## Written request
Your task is to print the material below exactly as presented.

## Data extract
--- --- ---

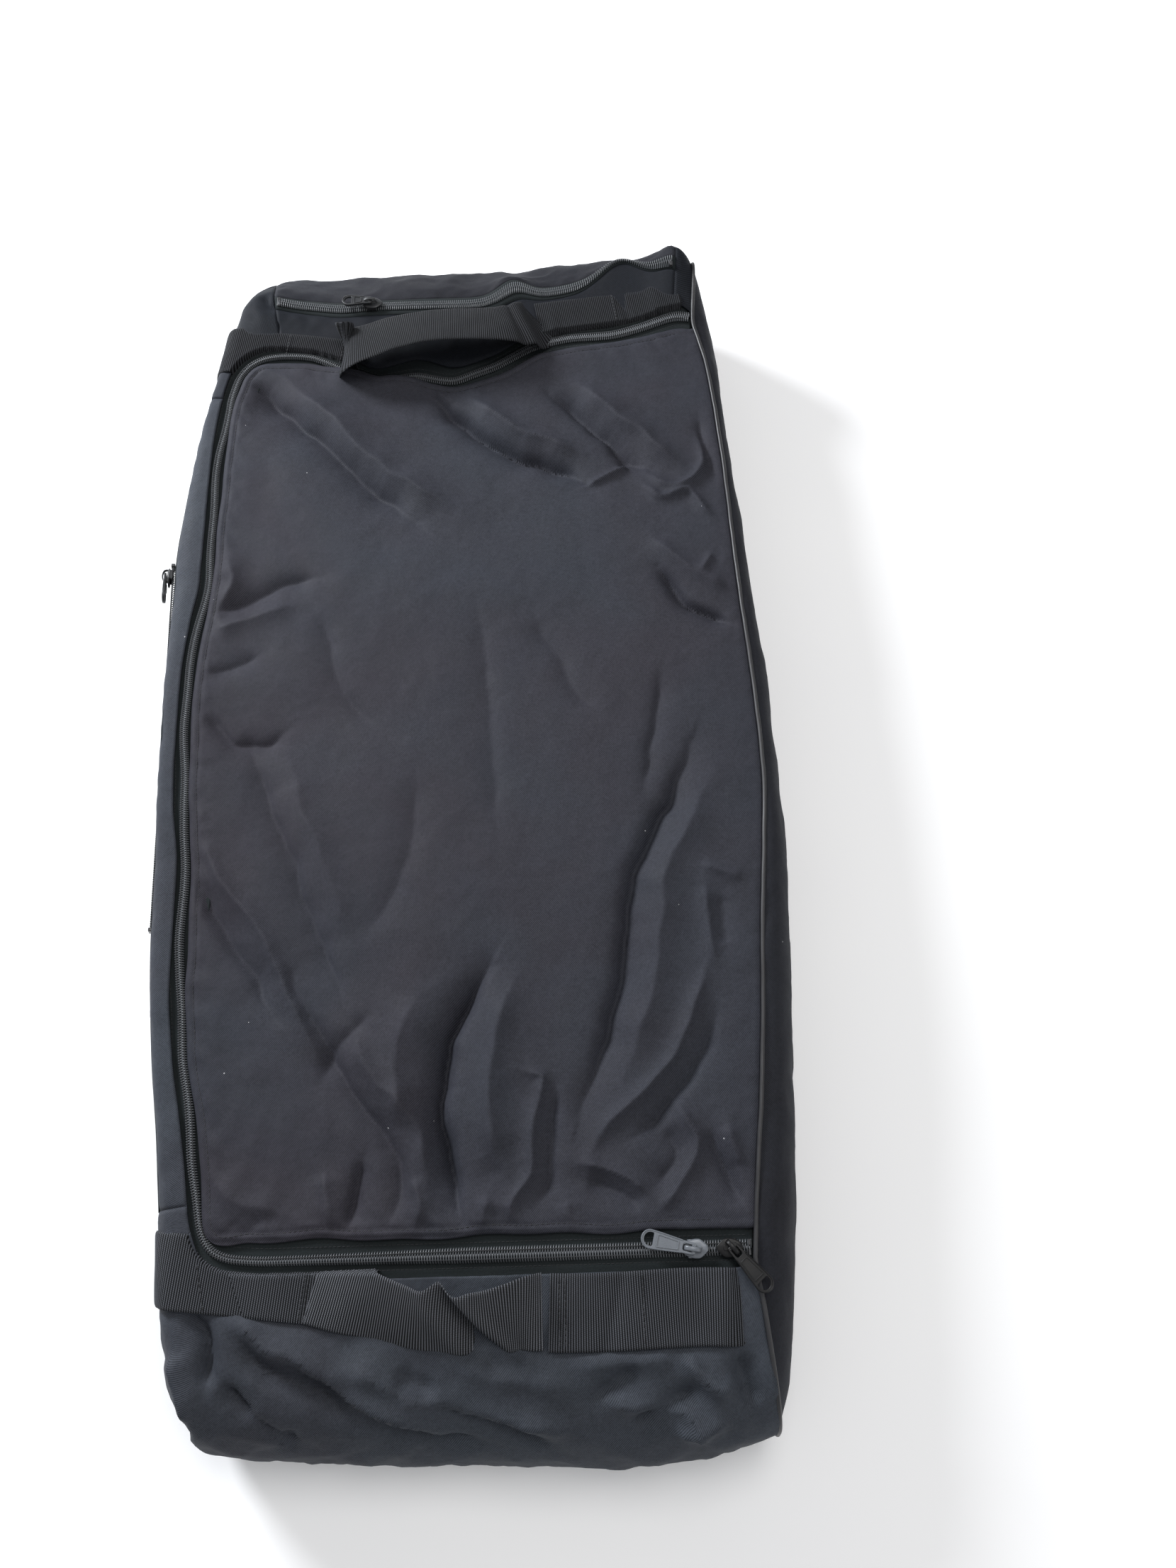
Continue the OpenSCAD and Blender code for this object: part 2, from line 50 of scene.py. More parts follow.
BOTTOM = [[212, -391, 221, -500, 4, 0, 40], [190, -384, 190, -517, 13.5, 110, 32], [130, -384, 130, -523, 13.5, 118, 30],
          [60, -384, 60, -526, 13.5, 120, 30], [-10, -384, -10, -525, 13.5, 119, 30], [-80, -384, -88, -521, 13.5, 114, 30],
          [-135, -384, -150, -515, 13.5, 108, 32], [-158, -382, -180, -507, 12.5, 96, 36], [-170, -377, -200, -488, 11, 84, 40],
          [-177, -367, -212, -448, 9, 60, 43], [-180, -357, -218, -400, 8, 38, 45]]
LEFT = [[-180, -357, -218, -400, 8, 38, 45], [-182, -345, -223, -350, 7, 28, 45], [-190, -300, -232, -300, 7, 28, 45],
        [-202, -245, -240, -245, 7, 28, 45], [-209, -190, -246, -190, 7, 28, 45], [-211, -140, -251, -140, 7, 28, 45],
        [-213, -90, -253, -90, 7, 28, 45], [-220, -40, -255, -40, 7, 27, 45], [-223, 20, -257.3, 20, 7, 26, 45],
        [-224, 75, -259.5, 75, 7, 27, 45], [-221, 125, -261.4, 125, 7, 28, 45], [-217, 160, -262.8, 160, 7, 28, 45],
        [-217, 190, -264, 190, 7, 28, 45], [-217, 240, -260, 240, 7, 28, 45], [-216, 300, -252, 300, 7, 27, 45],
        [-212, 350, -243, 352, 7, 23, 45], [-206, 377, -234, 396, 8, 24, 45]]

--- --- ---

## Task result
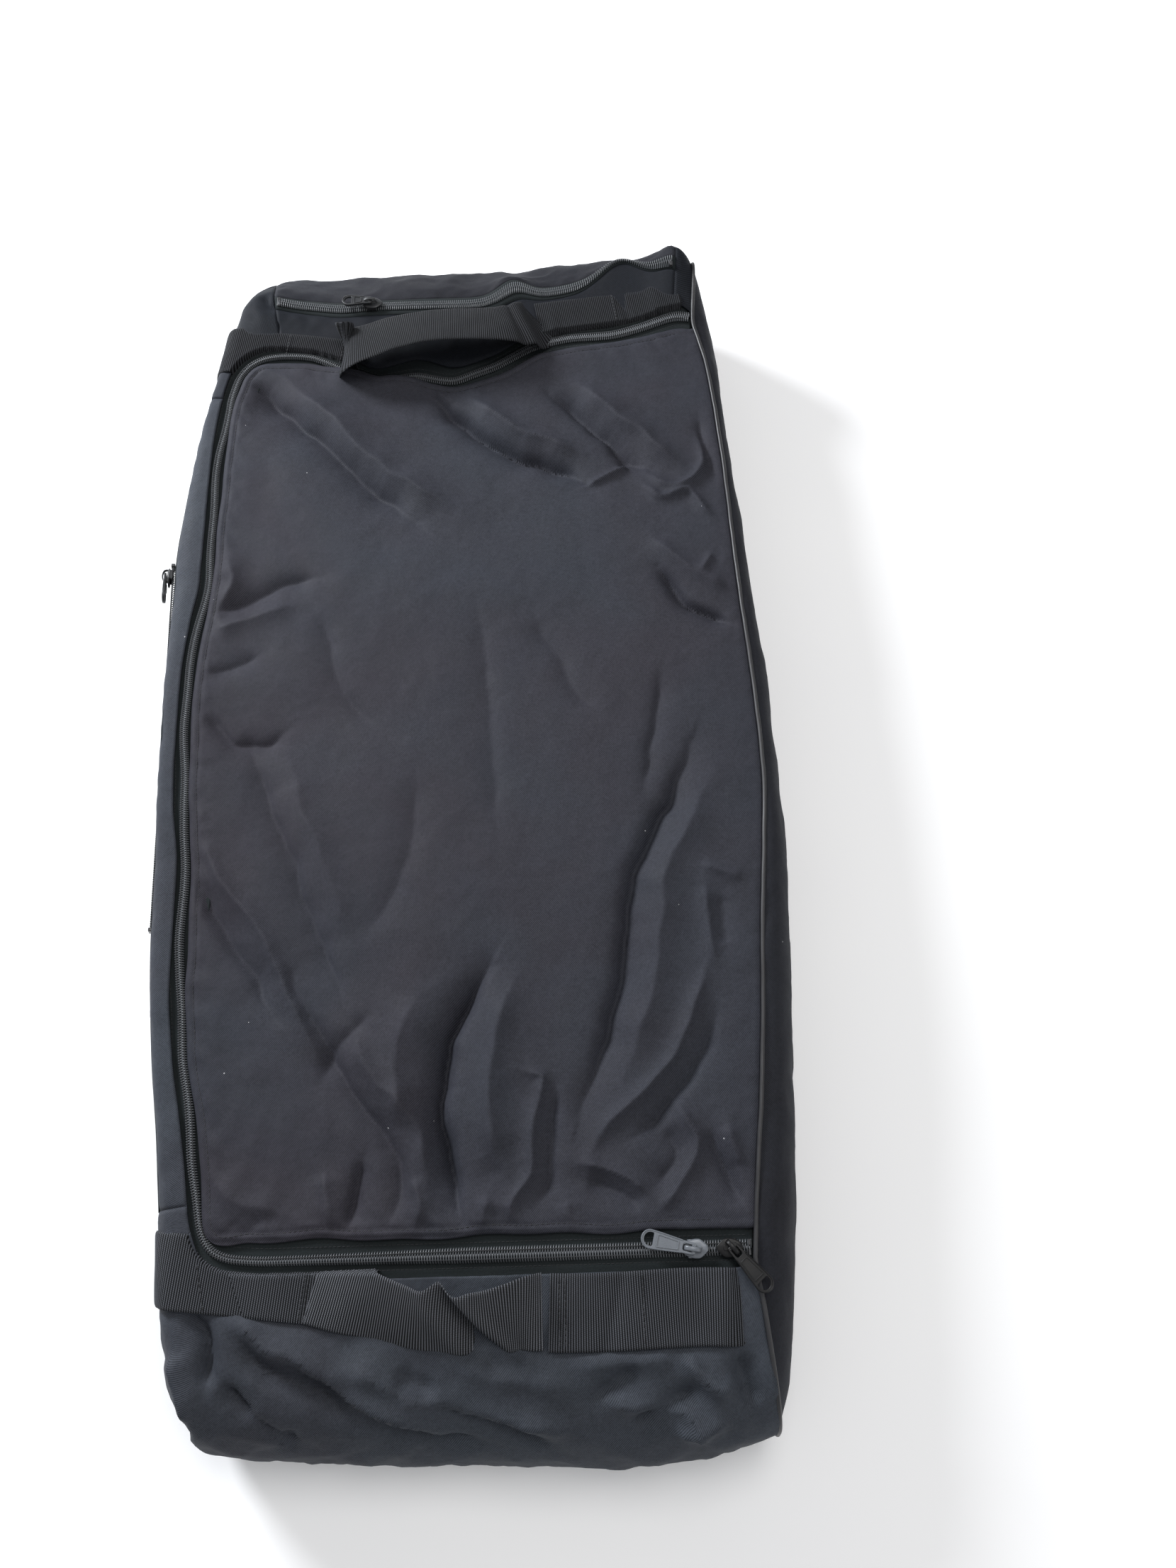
Continue the OpenSCAD and Blender code for this object: part 2, from line 50 of scene.py. More parts follow.
BOTTOM = [[212, -391, 221, -500, 4, 0, 40], [190, -384, 190, -517, 13.5, 110, 32], [130, -384, 130, -523, 13.5, 118, 30],
          [60, -384, 60, -526, 13.5, 120, 30], [-10, -384, -10, -525, 13.5, 119, 30], [-80, -384, -88, -521, 13.5, 114, 30],
          [-135, -384, -150, -515, 13.5, 108, 32], [-158, -382, -180, -507, 12.5, 96, 36], [-170, -377, -200, -488, 11, 84, 40],
          [-177, -367, -212, -448, 9, 60, 43], [-180, -357, -218, -400, 8, 38, 45]]
LEFT = [[-180, -357, -218, -400, 8, 38, 45], [-182, -345, -223, -350, 7, 28, 45], [-190, -300, -232, -300, 7, 28, 45],
        [-202, -245, -240, -245, 7, 28, 45], [-209, -190, -246, -190, 7, 28, 45], [-211, -140, -251, -140, 7, 28, 45],
        [-213, -90, -253, -90, 7, 28, 45], [-220, -40, -255, -40, 7, 27, 45], [-223, 20, -257.3, 20, 7, 26, 45],
        [-224, 75, -259.5, 75, 7, 27, 45], [-221, 125, -261.4, 125, 7, 28, 45], [-217, 160, -262.8, 160, 7, 28, 45],
        [-217, 190, -264, 190, 7, 28, 45], [-217, 240, -260, 240, 7, 28, 45], [-216, 300, -252, 300, 7, 27, 45],
        [-212, 350, -243, 352, 7, 23, 45], [-206, 377, -234, 396, 8, 24, 45]]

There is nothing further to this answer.